▸ **Records shown**:
Begin
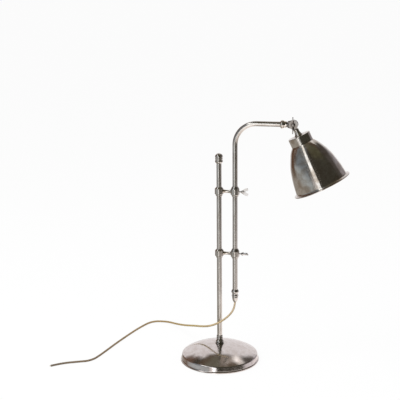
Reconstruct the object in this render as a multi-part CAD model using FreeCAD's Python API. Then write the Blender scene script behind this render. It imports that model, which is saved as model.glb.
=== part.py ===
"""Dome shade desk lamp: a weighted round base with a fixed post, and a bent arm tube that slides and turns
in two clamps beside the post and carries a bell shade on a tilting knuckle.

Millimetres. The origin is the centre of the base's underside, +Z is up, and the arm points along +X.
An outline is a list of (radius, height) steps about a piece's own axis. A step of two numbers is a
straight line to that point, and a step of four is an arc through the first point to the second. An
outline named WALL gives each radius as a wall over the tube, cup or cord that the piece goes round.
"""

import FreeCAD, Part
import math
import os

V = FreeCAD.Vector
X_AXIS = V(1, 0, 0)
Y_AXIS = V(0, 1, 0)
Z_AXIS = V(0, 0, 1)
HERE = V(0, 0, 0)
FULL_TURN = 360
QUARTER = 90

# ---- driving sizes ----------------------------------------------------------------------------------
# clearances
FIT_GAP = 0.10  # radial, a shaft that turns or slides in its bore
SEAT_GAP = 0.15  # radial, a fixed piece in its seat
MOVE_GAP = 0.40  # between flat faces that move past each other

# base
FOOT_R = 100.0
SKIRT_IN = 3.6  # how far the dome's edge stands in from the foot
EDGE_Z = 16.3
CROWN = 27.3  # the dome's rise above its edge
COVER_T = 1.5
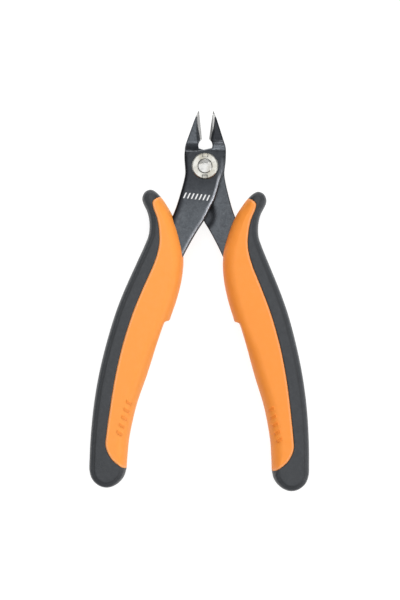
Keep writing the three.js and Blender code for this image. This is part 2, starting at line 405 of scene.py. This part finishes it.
End
▸ **What the task asks**: Write out all the records above again, exactly as they stand.

▸ **Output of the task**:
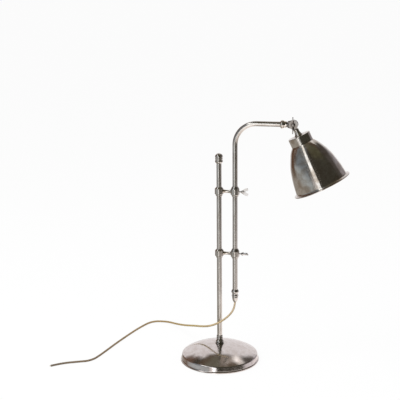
Reconstruct the object in this render as a multi-part CAD model using FreeCAD's Python API. Then write the Blender scene script behind this render. It imports that model, which is saved as model.glb.
=== part.py ===
"""Dome shade desk lamp: a weighted round base with a fixed post, and a bent arm tube that slides and turns
in two clamps beside the post and carries a bell shade on a tilting knuckle.

Millimetres. The origin is the centre of the base's underside, +Z is up, and the arm points along +X.
An outline is a list of (radius, height) steps about a piece's own axis. A step of two numbers is a
straight line to that point, and a step of four is an arc through the first point to the second. An
outline named WALL gives each radius as a wall over the tube, cup or cord that the piece goes round.
"""

import FreeCAD, Part
import math
import os

V = FreeCAD.Vector
X_AXIS = V(1, 0, 0)
Y_AXIS = V(0, 1, 0)
Z_AXIS = V(0, 0, 1)
HERE = V(0, 0, 0)
FULL_TURN = 360
QUARTER = 90

# ---- driving sizes ----------------------------------------------------------------------------------
# clearances
FIT_GAP = 0.10  # radial, a shaft that turns or slides in its bore
SEAT_GAP = 0.15  # radial, a fixed piece in its seat
MOVE_GAP = 0.40  # between flat faces that move past each other

# base
FOOT_R = 100.0
SKIRT_IN = 3.6  # how far the dome's edge stands in from the foot
EDGE_Z = 16.3
CROWN = 27.3  # the dome's rise above its edge
COVER_T = 1.5
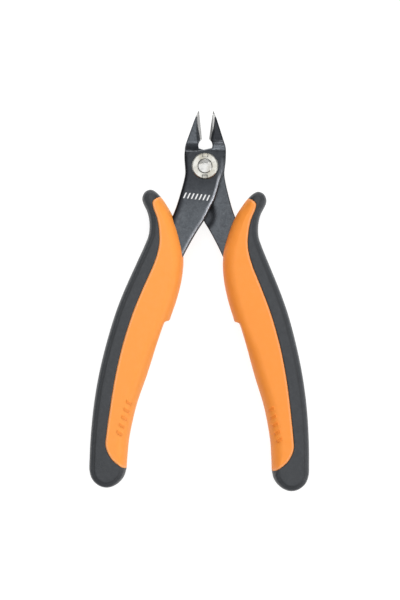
Keep writing the three.js and Blender code for this image. This is part 2, starting at line 405 of scene.py. This part finishes it.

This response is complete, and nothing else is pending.